4. Staff specialists can work more effectively for long term performance improvement unhampered by the pressures of day to day problems.
5. Staff functional support is most advantageous when line and staff roles & responsibilities are clearly defined within the organization structure and all individuals are held accountable.

==Organizational lifecycle==
Organizations begin as line-only, with line managers having direct control over all activities, including administrative ones. Only later, as organizations grow in size, do they add staff positions.

==Relative authority==
Line units tend to have more employees than staff units.

Staff positions have four kinds of authority: "advise authority", offering advice to line managers who may ignore it; "compulsory advice" or "compulsory consultation" in which line managers must consider staff advice, but can choose not to heed it; "concurrent authority," in which a line manager must seek the agreement of a staffer, and "functional authority" in which the staff person has formal authority over his or her specialty and its employees. Common types of functional authority for staff positions include authority over recruiting standards, reimbursement policies and quality standards.
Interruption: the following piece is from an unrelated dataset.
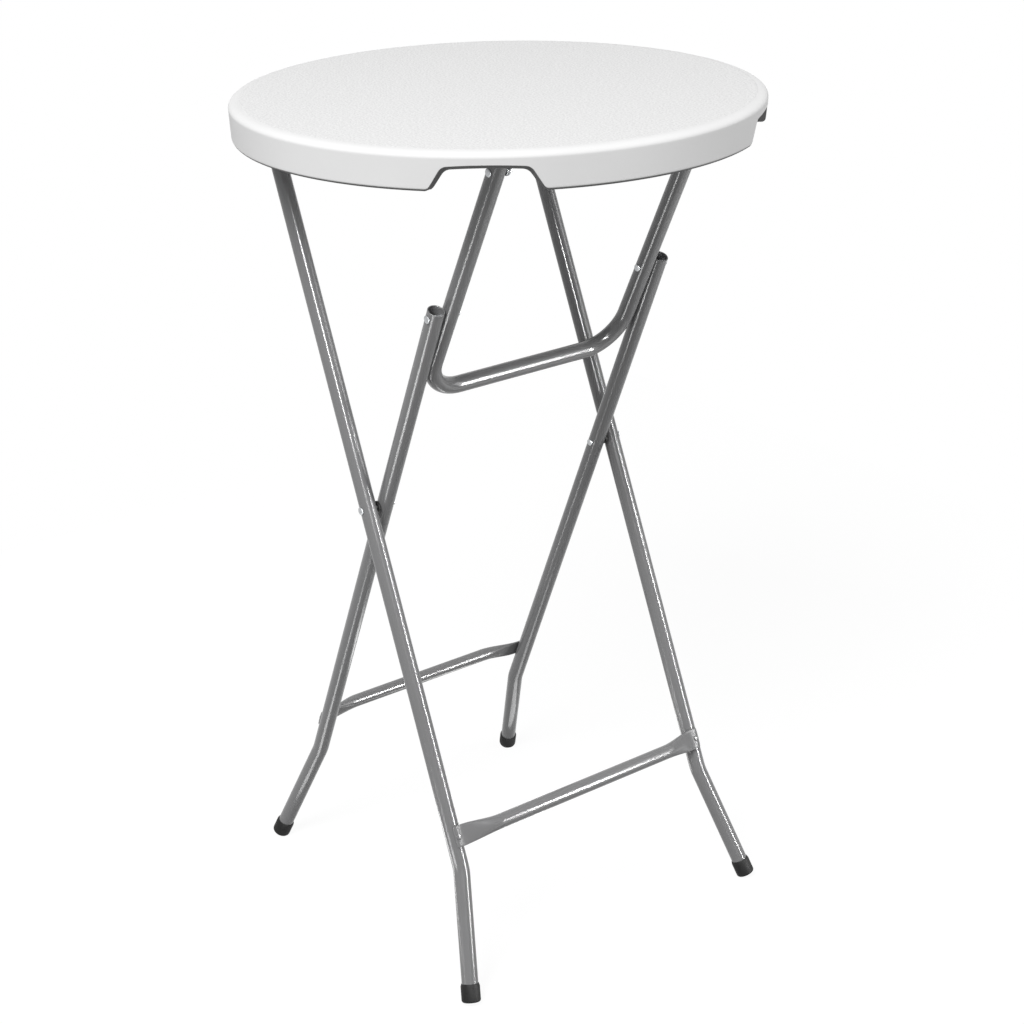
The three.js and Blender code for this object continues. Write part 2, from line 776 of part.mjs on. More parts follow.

Staff workers derive influence from their expertise, from their control of potentially vital information, and from their closer access to upper management.

==Conflicts==
It is common for line and staff workers to come into conflict. Staff specialists say line workers avoid and ignore them, while line workers say staff workers do not understand the organization's core work, distract them, and get in their way. Sociologist Melville Dalton attributed this to "the conspicuous ambition and individualistic behavior among staff managers," staff's anxiety to justify their existence, and the dependence of staff managers on line managers. Other management theorists have observed that line managers sometimes resent staff advisors who are younger and better-educated than they are. Others attribute the problem to staff managers who do not realize that even though they have been delegated authority in particular areas, their primary role is to serve and support line managers. Management textbooks advise resolving line-staff conflict by explicitly recognizing the mutual dependency of the two, making it clear what the staff role is, de-emphasizing any controlling elements of the staff role, having staff deliberately set out to win the confidence and trust of line workers, and emphasizing the staff role as part of the team.

==Downsizing of staff function==
In the 1980s many large companies downsized. Typically, staff jobs were disproportionately eliminated. (For example, IBM cut its staff positions from 7,000 to 3,000, and CBS cut hundreds of staff positions from its New York headquarters.) Thereafter, more new MBA graduates began aspiring to line positions.

Increasingly organizations, especially smaller ones, are moving away from line-staff structures to structures that are more hybrid or matrixed.